[Data records]
○ ○ ○
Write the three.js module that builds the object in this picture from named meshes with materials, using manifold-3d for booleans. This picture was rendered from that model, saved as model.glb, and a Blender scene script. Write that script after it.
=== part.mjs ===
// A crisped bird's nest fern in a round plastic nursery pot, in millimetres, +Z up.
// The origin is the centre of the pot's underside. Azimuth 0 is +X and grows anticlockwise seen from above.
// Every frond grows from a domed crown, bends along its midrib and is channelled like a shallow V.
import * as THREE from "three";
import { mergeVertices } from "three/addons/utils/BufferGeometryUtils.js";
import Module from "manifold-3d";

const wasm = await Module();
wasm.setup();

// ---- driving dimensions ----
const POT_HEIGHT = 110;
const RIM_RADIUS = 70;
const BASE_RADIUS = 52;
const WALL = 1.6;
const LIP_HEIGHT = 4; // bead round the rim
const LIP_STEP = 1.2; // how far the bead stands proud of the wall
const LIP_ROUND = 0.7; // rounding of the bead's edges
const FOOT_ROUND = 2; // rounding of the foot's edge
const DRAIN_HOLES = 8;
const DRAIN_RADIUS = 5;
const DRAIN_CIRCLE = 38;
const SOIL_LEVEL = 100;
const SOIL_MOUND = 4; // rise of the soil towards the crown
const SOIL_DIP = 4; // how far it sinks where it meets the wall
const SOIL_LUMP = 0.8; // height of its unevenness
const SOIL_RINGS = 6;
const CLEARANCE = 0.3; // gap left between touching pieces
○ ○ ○
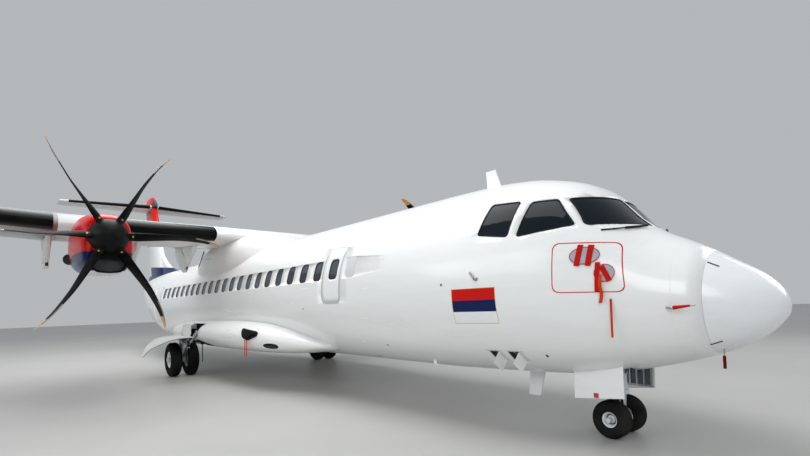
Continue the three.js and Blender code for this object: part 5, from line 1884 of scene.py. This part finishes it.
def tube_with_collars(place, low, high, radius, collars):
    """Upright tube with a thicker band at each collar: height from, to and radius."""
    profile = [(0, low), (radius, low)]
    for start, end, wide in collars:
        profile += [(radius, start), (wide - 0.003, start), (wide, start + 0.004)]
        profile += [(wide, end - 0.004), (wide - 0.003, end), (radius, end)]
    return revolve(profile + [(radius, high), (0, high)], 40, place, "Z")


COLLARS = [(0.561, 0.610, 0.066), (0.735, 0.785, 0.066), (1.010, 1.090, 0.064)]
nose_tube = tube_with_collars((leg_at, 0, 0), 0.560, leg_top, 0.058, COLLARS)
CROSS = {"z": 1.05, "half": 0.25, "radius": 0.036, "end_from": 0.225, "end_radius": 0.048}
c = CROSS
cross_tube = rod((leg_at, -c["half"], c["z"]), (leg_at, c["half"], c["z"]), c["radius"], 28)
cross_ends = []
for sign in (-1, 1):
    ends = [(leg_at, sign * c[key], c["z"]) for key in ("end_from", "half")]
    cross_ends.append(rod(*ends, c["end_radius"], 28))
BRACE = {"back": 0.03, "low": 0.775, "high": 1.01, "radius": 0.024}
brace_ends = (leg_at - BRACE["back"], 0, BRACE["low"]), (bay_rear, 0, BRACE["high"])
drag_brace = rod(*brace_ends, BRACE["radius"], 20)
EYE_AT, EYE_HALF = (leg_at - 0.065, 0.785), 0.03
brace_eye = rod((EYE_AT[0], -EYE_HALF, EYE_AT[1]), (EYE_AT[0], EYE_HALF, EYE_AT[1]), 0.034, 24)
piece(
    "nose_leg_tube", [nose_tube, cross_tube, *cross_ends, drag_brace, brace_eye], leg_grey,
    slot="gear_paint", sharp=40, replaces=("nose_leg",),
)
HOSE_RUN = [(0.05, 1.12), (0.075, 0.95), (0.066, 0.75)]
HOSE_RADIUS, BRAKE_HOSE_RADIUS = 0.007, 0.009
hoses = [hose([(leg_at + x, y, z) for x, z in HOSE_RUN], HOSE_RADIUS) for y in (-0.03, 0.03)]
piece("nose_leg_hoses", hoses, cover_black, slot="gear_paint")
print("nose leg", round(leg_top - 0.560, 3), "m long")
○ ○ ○
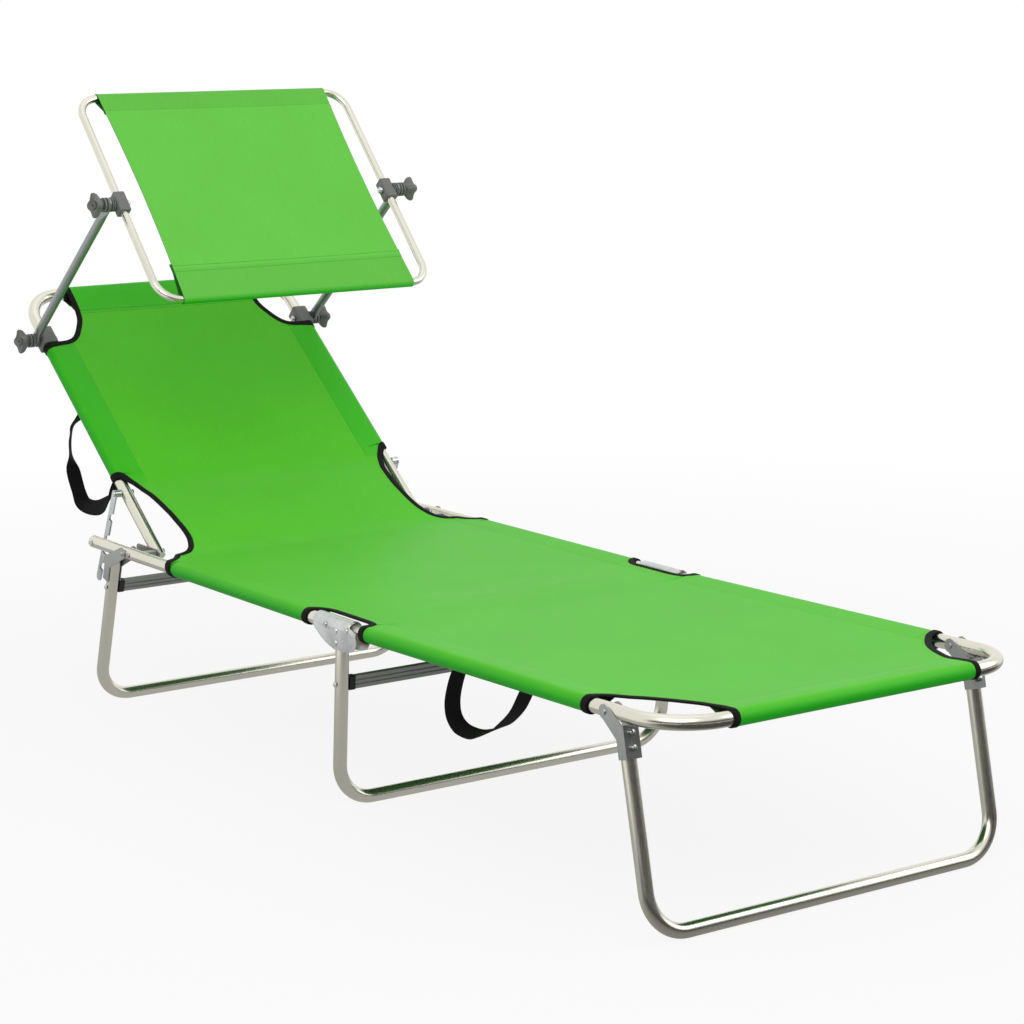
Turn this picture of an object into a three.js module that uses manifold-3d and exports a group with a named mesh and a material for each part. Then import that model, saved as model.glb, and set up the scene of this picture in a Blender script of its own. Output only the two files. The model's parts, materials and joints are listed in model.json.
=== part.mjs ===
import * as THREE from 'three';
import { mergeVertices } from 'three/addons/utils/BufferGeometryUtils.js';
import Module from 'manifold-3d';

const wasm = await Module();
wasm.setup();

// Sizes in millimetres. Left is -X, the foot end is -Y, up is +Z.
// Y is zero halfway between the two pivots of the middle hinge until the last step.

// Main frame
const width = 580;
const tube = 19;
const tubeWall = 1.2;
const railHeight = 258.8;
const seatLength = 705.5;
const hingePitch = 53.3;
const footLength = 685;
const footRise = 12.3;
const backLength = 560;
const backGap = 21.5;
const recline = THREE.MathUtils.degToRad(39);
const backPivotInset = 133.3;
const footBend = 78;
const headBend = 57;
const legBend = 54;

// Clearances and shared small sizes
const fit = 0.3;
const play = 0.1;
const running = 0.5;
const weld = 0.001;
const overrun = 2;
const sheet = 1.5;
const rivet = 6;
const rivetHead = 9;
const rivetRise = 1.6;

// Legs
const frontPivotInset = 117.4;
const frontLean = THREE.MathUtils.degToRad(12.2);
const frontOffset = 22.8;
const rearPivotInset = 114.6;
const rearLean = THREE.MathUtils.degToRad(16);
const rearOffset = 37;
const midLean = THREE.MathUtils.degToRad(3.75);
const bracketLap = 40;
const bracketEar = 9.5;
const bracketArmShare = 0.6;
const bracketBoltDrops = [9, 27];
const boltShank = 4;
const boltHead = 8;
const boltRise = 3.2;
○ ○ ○
__To be done__
Extract, word for word, the line containing "Continue the three.js", the line containing "return revolve(profile +", and every line between them.

__Final answer__
Continue the three.js and Blender code for this object: part 5, from line 1884 of scene.py. This part finishes it.
def tube_with_collars(place, low, high, radius, collars):
    """Upright tube with a thicker band at each collar: height from, to and radius."""
    profile = [(0, low), (radius, low)]
    for start, end, wide in collars:
        profile += [(radius, start), (wide - 0.003, start), (wide, start + 0.004)]
        profile += [(wide, end - 0.004), (wide - 0.003, end), (radius, end)]
    return revolve(profile + [(radius, high), (0, high)], 40, place, "Z")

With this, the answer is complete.